Literary London: Walking in the Footsteps of Giants
“It was the best of times, it was the worst of times, it was the age of wisdom, it was the age of foolishness…”
— Charles Dickens, A Tale of Two Cities
London has produced, inspired, and consumed more literature than any city on Earth. Shakespeare performed here; Dickens walked every street; Virginia Woolf transformed the English sentence in Bloomsbury drawing rooms. The city appears in more novels than can be counted, its geography so thoroughly mapped in fiction that literary pilgrimage has become its own tourism sector. To read London is to know it; to walk London is to read it again.

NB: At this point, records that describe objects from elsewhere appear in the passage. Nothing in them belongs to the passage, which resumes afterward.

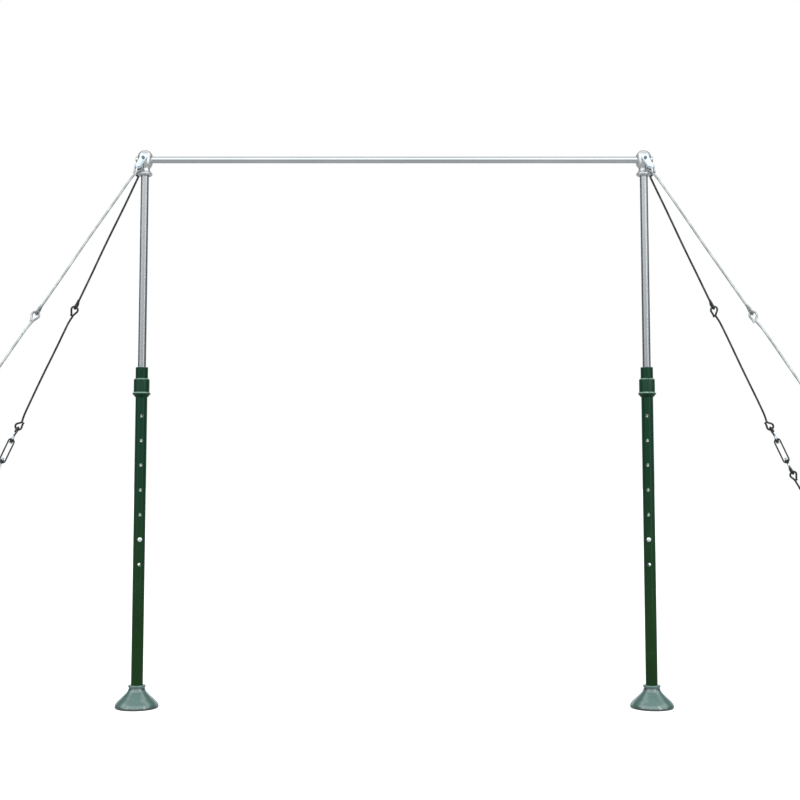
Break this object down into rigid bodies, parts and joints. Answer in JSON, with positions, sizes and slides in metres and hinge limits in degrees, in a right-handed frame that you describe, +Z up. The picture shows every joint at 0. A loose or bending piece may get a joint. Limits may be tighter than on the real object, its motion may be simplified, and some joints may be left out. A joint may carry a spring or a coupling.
{
  "type": "guyed horizontal bar",
  "caption": "Free-standing gymnastics high bar: a steel bar on telescopic posts with bell-shaped feet, stayed by linked rod guys with turnbuckles.",
  "frame": {"origin": "on the floor, midway between the two posts", "axes": "+X along the bar to the right, -Y to the front, +Z up"},
  "size_m": [5.3898, 1.8462, 2.639],
  "materials": {
    "post_paint": "gloss dark green paint",
    "foot_paint": "gloss grey-green paint",
    "galvanised_steel": "dull zinc coating",
    "bar_steel": "polished along the bar",
    "cast_head": "silver paint over a casting",
    "zinc_plate": "bright zinc plate",
    "bright_rod": "bright zinc plate",
    "dark_rod": "dark oiled steel",
    "nylon": "moulded black nylon"
  },
  "bodies": {
    "base": {"left_foot": "foot_paint", "left_outer_post": "post_paint", "left_collar": "post_paint", "left_guide_sleeve": "post_paint", "right_foot": "foot_paint", "right_outer_post": "post_paint", "right_collar": "post_paint", "right_guide_sleeve": "post_paint"},
    "upper_frame": {"bar": "bar_steel", "left_inner_post": "galvanised_steel", "left_glide_plug": "nylon", "left_head": "cast_head", "left_head_bolt": "zinc_plate", "left_head_nut": "zinc_plate", "right_inner_post": "galvanised_steel", "right_glide_plug": "nylon", "right_head": "cast_head", "right_head_bolt": "zinc_plate", "right_head_nut": "zinc_plate", "front_left_guy_plate": "zinc_plate", "front_left_plate_pin": "zinc_plate", "front_right_guy_plate": "zinc_plate", "front_right_plate_pin": "zinc_plate", "rear_left_guy_plate": "zinc_plate", "rear_left_plate_pin": "zinc_plate", "rear_right_guy_plate": "zinc_plate", "rear_right_plate_pin": "zinc_plate"},
    "left_height_pin": {"left_height_pin": "zinc_plate"},
    "right_height_pin": {"right_height_pin": "zinc_plate"},
    "front_left_guy": {"front_left_upper_rod": "bright_rod", "front_left_middle_rod": "bright_rod", "front_left_turnbuckle_hook": "bright_rod"},
    "front_left_turnbuckle": {"front_left_turnbuckle_body": "bright_rod"},
    "front_left_lower_guy": {"front_left_turnbuckle_eye": "bright_rod", "front_left_lower_rod": "bright_rod", "front_left_floor_anchor": "galvanised_steel"},
    "front_right_guy": {"front_right_upper_rod": "bright_rod", "front_right_middle_rod": "bright_rod", "front_right_turnbuckle_hook": "bright_rod"},
    "front_right_turnbuckle": {"front_right_turnbuckle_body": "bright_rod"},
    "front_right_lower_guy": {"front_right_turnbuckle_eye": "bright_rod", "front_right_lower_rod": "bright_rod", "front_right_floor_anchor": "galvanised_steel"},
    "rear_left_guy": {"rear_left_upper_rod": "dark_rod", "rear_left_middle_rod": "dark_rod", "rear_left_turnbuckle_hook": "dark_rod"},
    "rear_left_turnbuckle": {"rear_left_turnbuckle_body": "dark_rod"},
    "rear_left_lower_guy": {"rear_left_turnbuckle_eye": "dark_rod", "rear_left_lower_rod": "dark_rod", "rear_left_floor_anchor": "galvanised_steel"},
    "rear_right_guy": {"rear_right_upper_rod": "dark_rod", "rear_right_middle_rod": "dark_rod", "rear_right_turnbuckle_hook": "dark_rod"},
    "rear_right_turnbuckle": {"rear_right_turnbuckle_body": "dark_rod"},
    "rear_right_lower_guy": {"rear_right_turnbuckle_eye": "dark_rod", "rear_right_lower_rod": "dark_rod", "rear_right_floor_anchor": "galvanised_steel"}
  },
  "joints": [
    {"name": "height_adjust", "type": "slide", "parent": "base", "child": "upper_frame", "axis": [0, 0, 1], "range_m": [0, 0.58]},
    {"name": "left_height_pin_pull", "type": "slide", "parent": "base", "child": "left_height_pin", "axis": [0.2588, -0.9659, 0], "range_m": [0, 0.085]},
    {"name": "right_height_pin_pull", "type": "slide", "parent": "base", "child": "right_height_pin", "axis": [-0.2588, -0.9659, 0], "range_m": [0, 0.085]},
    {"name": "front_left_guy_swing", "type": "hinge", "parent": "upper_frame", "child": "front_left_guy", "pos_m": [-1.22232, -0.036, 2.55178], "axis": [0.503, -0.8643, 0], "range_deg": [0, 12.5]},
    {"name": "front_left_turnbuckle_turn", "type": "hinge", "parent": "front_left_guy", "child": "front_left_turnbuckle", "pos_m": [-2.02132, -0.49962, 1.11215], "axis": [-0.467, -0.2718, -0.8414], "range_deg": [0, 4330]},
    {"name": "front_left_take_up", "type": "slide", "parent": "front_left_guy", "child": "front_left_lower_guy", "axis": [0.467, 0.2718, 0.8414], "range_m": [0, 0.021]},
    {"name": "front_right_guy_swing", "type": "hinge", "parent": "upper_frame", "child": "front_right_guy", "pos_m": [1.22232, -0.036, 2.55178], "axis": [0.503, 0.8643, 0], "range_deg": [0, 12.5]},
    {"name": "front_right_turnbuckle_turn", "type": "hinge", "parent": "front_right_guy", "child": "front_right_turnbuckle", "pos_m": [2.02132, -0.49962, 1.11215], "axis": [0.467, -0.2718, -0.8414], "range_deg": [0, 4330]},
    {"name": "front_right_take_up", "type": "slide", "parent": "front_right_guy", "child": "front_right_lower_guy", "axis": [-0.467, 0.2718, 0.8414], "range_m": [0, 0.021]},
    {"name": "rear_left_guy_swing", "type": "hinge", "parent": "upper_frame", "child": "rear_left_guy", "pos_m": [-1.22232, 0.036, 2.55178], "axis": [-0.503, -0.8643, 0], "range_deg": [0, 12.5]},
    {"name": "rear_left_turnbuckle_turn", "type": "hinge", "parent": "rear_left_guy", "child": "rear_left_turnbuckle", "pos_m": [-1.97135, 0.47054, 1.20218], "axis": [-0.467, 0.2718, -0.8414], "range_deg": [0, 4330]},
    {"name": "rear_left_take_up", "type": "slide", "parent": "rear_left_guy", "child": "rear_left_lower_guy", "axis": [0.467, -0.2718, 0.8414], "range_m": [0, 0.021]},
    {"name": "rear_right_guy_swing", "type": "hinge", "parent": "upper_frame", "child": "rear_right_guy", "pos_m": [1.22232, 0.036, 2.55178], "axis": [-0.503, 0.8643, 0], "range_deg": [0, 12.5]},
    {"name": "rear_right_turnbuckle_turn", "type": "hinge", "parent": "rear_right_guy", "child": "rear_right_turnbuckle", "pos_m": [1.97135, 0.47054, 1.20218], "axis": [0.467, 0.2718, -0.8414], "range_deg": [0, 4330]},
    {"name": "rear_right_take_up", "type": "slide", "parent": "rear_right_guy", "child": "rear_right_lower_guy", "axis": [-0.467, -0.2718, 0.8414], "range_m": [0, 0.021]}
  ],
  "couplings": [
    {"joint": "front_left_guy_swing", "follows": "height_adjust", "rad_per_m": 0.36},
    {"joint": "front_left_turnbuckle_turn", "follows": "front_left_take_up", "rad_per_m": 3590.4},
    {"joint": "front_right_guy_swing", "follows": "height_adjust", "rad_per_m": 0.36},
    {"joint": "front_right_turnbuckle_turn", "follows": "front_right_take_up", "rad_per_m": 3590.4},
    {"joint": "rear_left_guy_swing", "follows": "height_adjust", "rad_per_m": 0.36},
    {"joint": "rear_left_turnbuckle_turn", "follows": "rear_left_take_up", "rad_per_m": 3590.4},
    {"joint": "rear_right_guy_swing", "follows": "height_adjust", "rad_per_m": 0.36},
    {"joint": "rear_right_turnbuckle_turn", "follows": "rear_right_take_up", "rad_per_m": 3590.4}
  ]
}
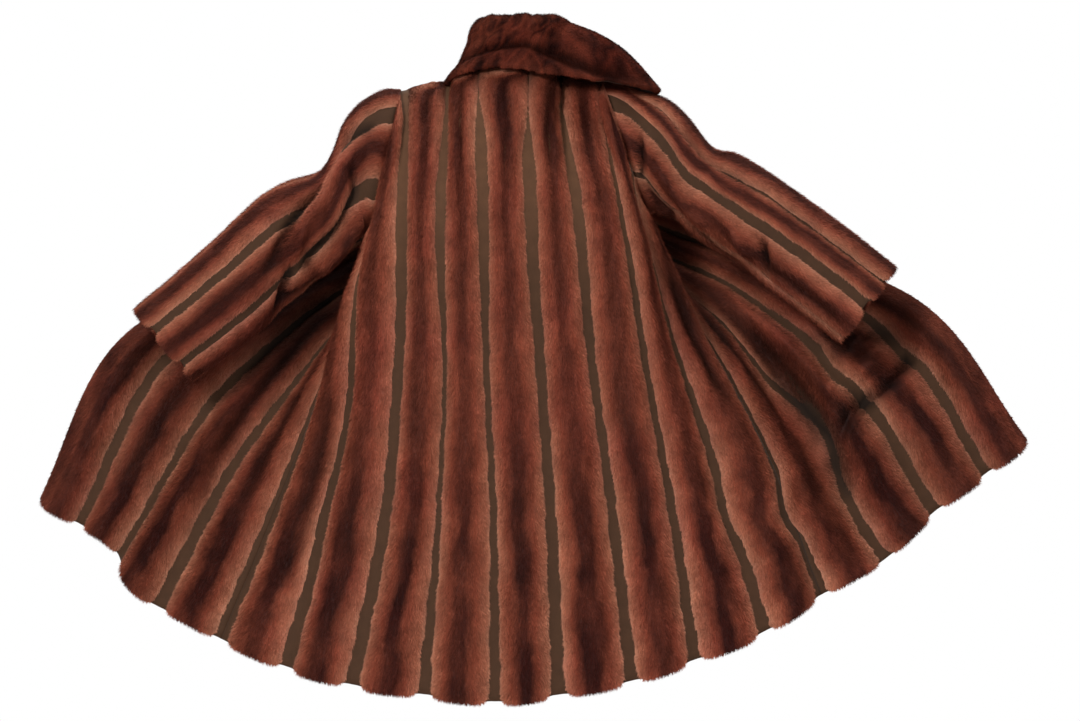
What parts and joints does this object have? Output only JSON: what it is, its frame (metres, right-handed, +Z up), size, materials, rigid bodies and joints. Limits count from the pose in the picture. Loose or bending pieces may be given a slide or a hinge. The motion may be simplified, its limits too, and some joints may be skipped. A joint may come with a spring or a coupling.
{
  "type": "fur coat",
  "caption": "Full-length swing coat of brown fur strips and narrow leather strips with a large fur collar, worn open with both fronts held out wide.",
  "frame": {"origin": "middle of the neck between the shoulders, where the wearer carries the coat", "axes": "+Z up, +Y the way the wearer looks, so the back of the coat faces -Y; +X towards the wearer's right arm"},
  "size_m": [1.8072, 0.4177, 1.2358],
  "materials": {
    "fur": "short dense brown fur with olive-brown leather strips",
    "collar_fur": "short dense dark brown fur"
  },
  "bodies": {
    "root": {"front_left": "fur", "back": "fur", "front_right": "fur", "sleeve_left": "fur", "sleeve_right": "fur", "collar": "collar_fur"}
  },
  "joints": []
}
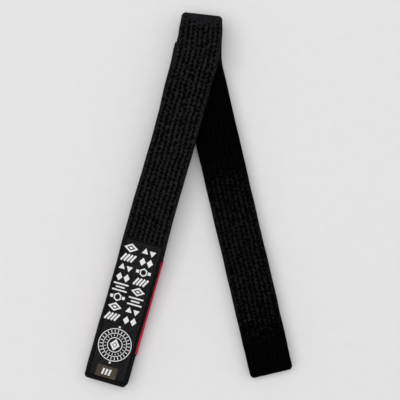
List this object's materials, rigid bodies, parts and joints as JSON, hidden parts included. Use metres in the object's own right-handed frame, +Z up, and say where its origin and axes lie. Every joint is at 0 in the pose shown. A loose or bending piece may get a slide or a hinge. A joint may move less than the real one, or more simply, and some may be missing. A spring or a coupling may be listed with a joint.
{
  "type": "folded martial arts belt",
  "caption": "Quilted black cotton martial arts belt, folded into a thick inverted V, with a red rank bar, a woven label and a size tag.",
  "frame": {"origin": "on the floor, under the middle of the folded belt's outline as seen from above", "axes": "+Z up from the floor, +Y towards the apex fold, +X from the leg with the label to the leg that lies beneath it"},
  "size_m": [0.194, 0.3474, 0.0381],
  "materials": {
    "cover_cotton": "matt black cotton, stitched in lengthwise rows",
    "core_cotton": "unbleached cotton plies",
    "bar_cloth": "red cotton cloth",
    "label_weave": "black satin weave",
    "tag_weave": "taupe woven tape",
    "thread": "black polyester sewing thread"
  },
  "bodies": {
    "right_leg": {"cover_right_run_1": "cover_cotton", "core_right_run_1": "core_cotton", "cover_right_run_2": "cover_cotton", "core_right_run_2": "core_cotton", "cover_right_run_3": "cover_cotton", "core_right_run_3": "core_cotton", "cover_right_run_4": "cover_cotton", "core_right_run_4": "core_cotton", "cover_outer_end_fold": "cover_cotton", "core_outer_end_fold": "core_cotton", "cover_inner_end_fold": "cover_cotton", "core_inner_end_fold": "core_cotton", "cover_apex_loop_1": "cover_cotton", "core_apex_loop_1": "core_cotton", "cover_apex_loop_2": "cover_cotton", "core_apex_loop_2": "core_cotton", "cover_apex_loop_3": "cover_cotton", "core_apex_loop_3": "core_cotton", "cover_apex_loop_4": "cover_cotton", "core_apex_loop_4": "core_cotton"},
    "left_leg": {"cover_left_run_3": "cover_cotton", "core_left_run_3": "core_cotton", "cover_left_run_4": "cover_cotton", "core_left_run_4": "core_cotton", "cover_left_end_fold": "cover_cotton", "core_left_end_fold": "core_cotton", "cover_bar_root": "cover_cotton", "core_bar_root": "core_cotton", "cover_bar_flex": "cover_cotton", "core_bar_flex": "core_cotton", "cover_label_root": "cover_cotton", "core_label_root": "core_cotton", "cover_label_flex_over_bar": "cover_cotton", "core_label_flex_over_bar": "core_cotton"},
    "bar_end": {"cover_bar_end": "cover_cotton", "core_bar_end": "core_cotton", "cover_label_flex": "cover_cotton", "core_label_flex": "core_cotton", "rank_bar_sleeve": "bar_cloth", "rank_bar_inner_stitching": "thread", "rank_bar_outer_stitching": "thread", "bar_end_closing_stitch": "thread"},
    "label_end": {"cover_label_end": "cover_cotton", "core_label_end": "core_cotton", "woven_label": "label_weave", "woven_label_stitching": "thread", "size_tag": "tag_weave", "size_tag_stitching": "thread", "label_end_closing_stitch": "thread"}
  },
  "joints": [
    {"name": "apex_fold", "type": "hinge", "parent": "right_leg", "child": "left_leg", "pos_m": [0.01125, 0.15267, 0.01905], "axis": [-0.9936, 0.1132, 0], "range_deg": [0, 90], "deforming": ["cover_apex_loop_1", "core_apex_loop_1", "cover_apex_loop_2", "core_apex_loop_2", "cover_apex_loop_3", "core_apex_loop_3", "cover_apex_loop_4", "core_apex_loop_4"]},
    {"name": "bar_end_lift", "type": "hinge", "parent": "left_leg", "child": "bar_end", "pos_m": [0.00097, 0.10485, 0.03105], "axis": [-0.9613, 0.2756, 0], "range_deg": [0, 45], "deforming": ["cover_bar_flex", "core_bar_flex", "cover_label_flex_over_bar", "core_label_flex_over_bar"]},
    {"name": "label_end_lift", "type": "hinge", "parent": "bar_end", "child": "label_end", "pos_m": [-0.00344, 0.08947, 0.03585], "axis": [-0.9613, 0.2756, 0], "range_deg": [0, 45], "deforming": ["cover_label_flex", "core_label_flex"]}
  ]
}
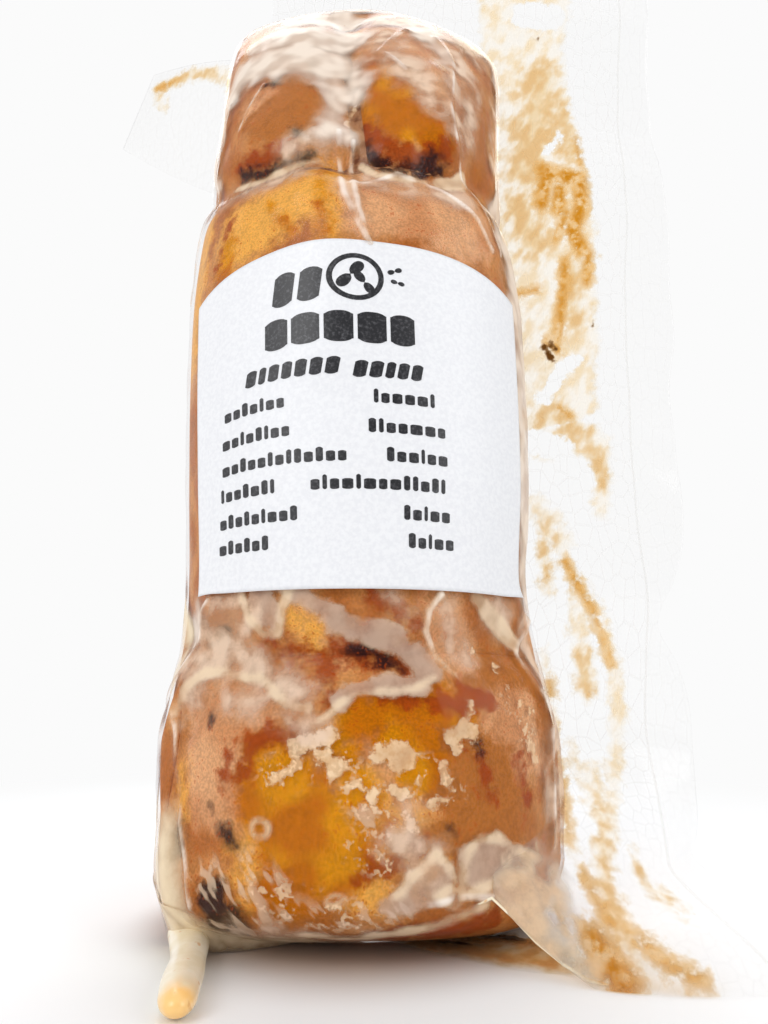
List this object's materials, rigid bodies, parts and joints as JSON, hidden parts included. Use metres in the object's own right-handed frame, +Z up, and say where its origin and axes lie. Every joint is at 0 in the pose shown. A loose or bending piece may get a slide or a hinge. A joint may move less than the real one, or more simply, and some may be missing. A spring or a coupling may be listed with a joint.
{
  "type": "vacuum packed fried plantain",
  "caption": "Sweet fried plantain pieces vacuum packed in a clear bag that stands on its end, with a paper label round the front and loose flat film at the side, top and foot.",
  "frame": {"origin": "centre of the flat that the pouch stands on, below the axis of the filled body", "axes": "+Z up along the filled body, -Y towards the label side, +X towards the wide side margin of the bag"},
  "size_m": [0.0916, 0.0522, 0.154],
  "materials": {
    "plantain_in_film": "glossy clear vacuum film drawn tight over amber and pinkish brown fried plantain with cream fat in the clefts; the empty film is clear with an embossed net and dried brown juice",
    "label_paper": "smooth white coated label paper with plain dark print bars"
  },
  "bodies": {
    "root": {"pouch": "plantain_in_film", "label": "label_paper"}
  },
  "joints": []
}
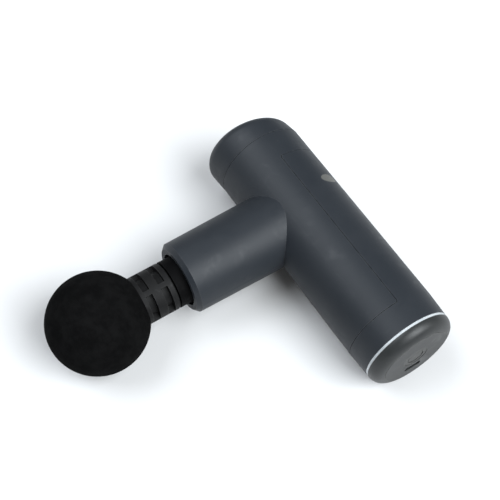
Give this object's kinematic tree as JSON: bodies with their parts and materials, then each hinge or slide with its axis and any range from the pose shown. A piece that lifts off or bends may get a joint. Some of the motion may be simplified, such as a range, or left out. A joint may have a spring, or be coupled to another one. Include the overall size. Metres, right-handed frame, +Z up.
{
  "type": "massage gun",
  "caption": "Compact T-shaped percussion massage gun with a round handle, a short barrel and a soft ball head on a plug-in adapter.",
  "frame": {"origin": "centre of the bounding box in X and Y, at the lowest point of the ball in Z", "axes": "+X along the handle towards its charging end, -Y along the barrel towards the ball head, +Z up with the gun lying on its side"},
  "size_m": [0.1438, 0.1606, 0.0486],
  "materials": {
    "casing": "soft-touch matte",
    "cap": "satin",
    "light_guide": "frosted",
    "button": "satin",
    "plug": "matte",
    "ball_foam": "matte",
    "adapter": "satin",
    "piston_plastic": "satin",
    "black_rubber": "matte",
    "steel": "satin",
    "screw_steel": "satin",
    "aluminium": "satin",
    "bronze": "satin",
    "counterweight": "satin",
    "magnet": "satin",
    "lamination": "satin",
    "copper": "gloss",
    "felt": "matte",
    "cell": "satin",
    "nickel": "satin",
    "inner_plastic": "matte",
    "board": "satin",
    "chip_black": "matte",
    "led": "gloss",
    "wire_red": "gloss",
    "wire_black": "gloss"
  },
  "bodies": {
    "main": {"front_shell": "casing", "back_cover": "casing", "top_cap": "casing", "light_ring": "light_guide", "bottom_cap": "cap", "screw_plugs": "plug", "cover_screws": "screw_steel", "bearing_outer_rings": "steel", "motor_base": "aluminium", "stator_core": "lamination", "stator_coils": "copper", "motor_screws": "screw_steel", "drive_frame": "aluminium", "drive_frame_screws": "screw_steel", "guide_cylinder": "bronze", "guide_dampers": "black_rubber", "dust_seal": "felt", "battery_cells": "cell", "battery_tabs": "nickel", "battery_carrier": "inner_plastic", "carrier_screws": "screw_steel", "main_board": "board", "board_parts": "chip_black", "board_screws": "screw_steel", "end_board": "board", "usb_receptacle": "nickel", "tact_switch": "steel", "ring_leds": "led", "end_screws": "screw_steel", "motor_wires": "wire_red", "battery_leads": "wire_red", "end_cable": "wire_black"},
    "rotor": {"motor_shaft": "steel", "rotor_bell": "steel", "rotor_magnets": "magnet", "bearing_inner_rings": "steel", "bearing_balls": "steel", "crank_disc": "counterweight", "crank_set_screw": "screw_steel"},
    "piston": {"piston": "piston_plastic", "wrist_pin": "steel"},
    "rod": {"connecting_rod": "aluminium", "wrist_bush": "bronze", "crank_bearing": "steel", "crank_pin": "steel", "crank_pin_screw": "screw_steel"},
    "head": {"ball_head": "ball_foam", "head_adapter": "adapter", "stem_o_rings": "black_rubber"},
    "button": {"power_button": "button", "switch_plunger": "chip_black"}
  },
  "joints": [
    {"name": "rotor_spin", "type": "hinge", "parent": "main", "child": "rotor", "pos_m": [-0.01966, 0.05725, 0.0243], "axis": [1, 0, 0], "continuous": true},
    {"name": "piston_stroke", "type": "slide", "parent": "main", "child": "piston", "axis": [0, 1, 0], "range_m": [0, 0.006]},
    {"name": "rod_swing", "type": "hinge", "parent": "piston", "child": "rod", "pos_m": [-0.01966, 0.02225, 0.0243], "axis": [1, 0, 0], "range_deg": [-5.38, 5.38]},
    {"name": "head_pull_off", "type": "slide", "parent": "piston", "child": "head", "axis": [0, -1, 0], "range_m": [0, 0.026]},
    {"name": "button_press", "type": "slide", "parent": "main", "child": "button", "axis": [-1, 0, 0], "range_m": [0, 0.0006], "stiffness_N_per_m": 4000}
  ]
}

The tradition begins before printing. Chaucer’s pilgrims departed from Southwark; medieval manuscripts circulated through monastery scriptoriums. But the city’s literary identity crystallised with the Elizabethan theatres, Shakespeare’s Globe among them, that transformed Bankside into entertainment district. Dr Johnson compiled his dictionary in Gough Square; Boswell recorded their conversations. The Romantic poets—Keats in Hampstead, Blake in Soho—found inspiration in London’s contrasts. The Victorians anatomised urban life with obsessive thoroughness.
Dickens’s London
No writer has shaped London’s literary image more than Charles Dickens. His novels map the Victorian city with documentary precision: the law courts of Bleak House, the prisons of Little Dorrit, the criminal underworld of Oliver Twist. Dickens walked London compulsively, often twenty miles in a night, absorbing details that surfaced in his fiction. The city he described—fog-bound, teeming, corrupt, vital—persists in imagination long after the physical streets have changed.
The Charles Dickens Museum in Doughty Street occupies the house where Dickens lived from 1837 to 1839, writing Oliver Twist and Nicholas Nickleby. The building survives miraculously intact; its rooms display manuscripts, personal effects, and the desk at which Dickens worked. Walking tours trace locations from the novels: the Marshalsea Prison site (where Dickens’s father was confined for debt), the Old Curiosity Shop on Portsmouth Street, the Inns of Court that feature in Bleak House.
“I have been attracted to London ever since I could understand the meaning of words.”
— Fyodor Dostoevsky
Shakespeare’s Globe
The reconstructed Globe Theatre on Bankside represents London’s most ambitious literary restoration. The original Globe, built in 1599 and destroyed by fire in 1613, saw the premieres of Hamlet, Othello, King Lear, and Macbeth; the reconstruction, completed in 1997, uses Tudor building techniques and materials to approximate the original experience. Performances proceed in natural light, audiences stand in the yard as groundlings did, and the intimate actor-audience relationship that shaped Elizabethan drama is renewed.
The Globe season runs from April to October, covering Shakespeare’s works and those of his contemporaries. Standing tickets cost £5, maintaining the democratic access that marked the original theatre. The building itself tours well outside performance times, guides explaining the detective work that informed reconstruction. The experience illuminates texts that otherwise exist only on page.
Bloomsbury and Modernism
Bloomsbury, that grid of Georgian squares north of the British Museum, incubated literary modernism in the early 20th century. Virginia Woolf, E.M. Forster, Lytton Strachey, and their circle met in houses around Gordon Square and Fitzroy Square, reinventing the novel and challenging Victorian conventions. Woolf’s stream of consciousness technique, developed in Mrs Dalloway and To the Lighthouse, transformed what fiction could do; her diaries and letters map Bloomsbury’s geography with intimate precision.
The Bloomsbury Group’s houses have largely become institutional property—university accommodation, professional offices—but the squares retain their character. The London Review Bookshop on Bury Place serves the literary neighbourhood; Persephone Books on Lamb’s Conduit Street specialises in neglected women’s writing. The area’s bookishness persists into the present.
Bookshops
London supports bookshops of every character and specialty. Daunt Books on Marylebone High Street, with its Edwardian oak galleries and skylights, ranks among the world’s most beautiful. Hatchards on Piccadilly, trading since 1797, holds the oldest bookshop charter in the country. Foyles on Charing Cross Road, once notorious for eccentric management, has reinvented itself as modern flagship. Waterstones Piccadilly, occupying the former Simpsons department store, claims to be Europe’s largest bookshop.
Independent bookshops thrive in neighbourhoods across London: London Review Bookshop in Bloomsbury, Word on the Water on Regent’s Canal (a floating bookshop on a Dutch barge), Gay’s the Word in Bloomsbury (Britain’s first LGBT bookshop), Housmans near King’s Cross (specialist in radical and peace literature). The second-hand trade persists in Cecil Court and Charing Cross Road, though diminished from its mid-century peak.
Literary London requires no qualification to enjoy. Read what you love, then walk where it was set or written. The streets respond; they have been answering readers for centuries.